What’s really caused this, however, apart from the song’s radio-friendliness, is that the song is simply stadium-sized, the studio version transcending its studio confines. There’s almost certainly no digital system, no SSL and no MIDI involved in the guitar solo, yet it is, quite literally, soaring – it sounds as if it’s being broadcast across vast plains, valleys and mountain ranges all the same, even though all that’s going on is a guitar, a pedal, and a tricksy setup of amps and microphones. The vocal coda, too, gives a fantastic sense of mass. Musically, it’s simply fantastic, and the Edge in particular excels.

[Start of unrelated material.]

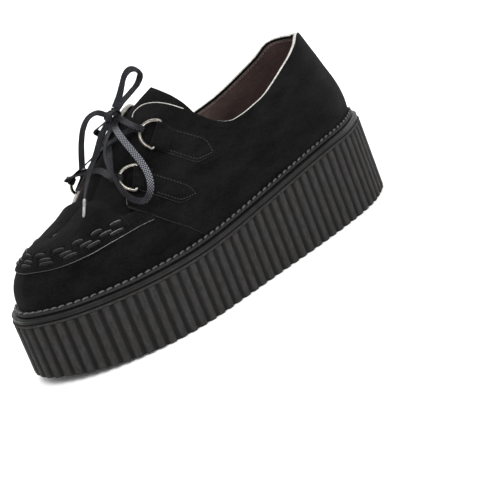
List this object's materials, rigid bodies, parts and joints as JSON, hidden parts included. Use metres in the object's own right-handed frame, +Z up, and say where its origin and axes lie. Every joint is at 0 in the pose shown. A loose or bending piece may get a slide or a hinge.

What lets “Pride” down, if we’re picking a weakness, is the lyrics. Bono doesn’t exactly fail; it’s just that his abstraction, which paints fantastic images and gels well with The Unforgettable Fire‘s occasionally dark impressionism elsewhere, but on this one song it’s misplaced. The entirety of the lyrical message is, essentially, that Martin Luther King was a great man whose actions transcended his death, something which few of us not involved in white supremacism could disagree with. Compared to “Bullet The Blue Sky” criticising the US whilst the Cold War hadn’t reached an endgame, or “Sunday Bloody Sunday” taking the pacifist attitude when the IRA had strong support at home and abroad, it seems too easy a message, and unenlightening as a result. This doesn’t take too much away from “Pride”, but where the guitar part, vocals and rhythm section all conspire to make a classic, the lyrics are just enough to stop it from being the best song on the album.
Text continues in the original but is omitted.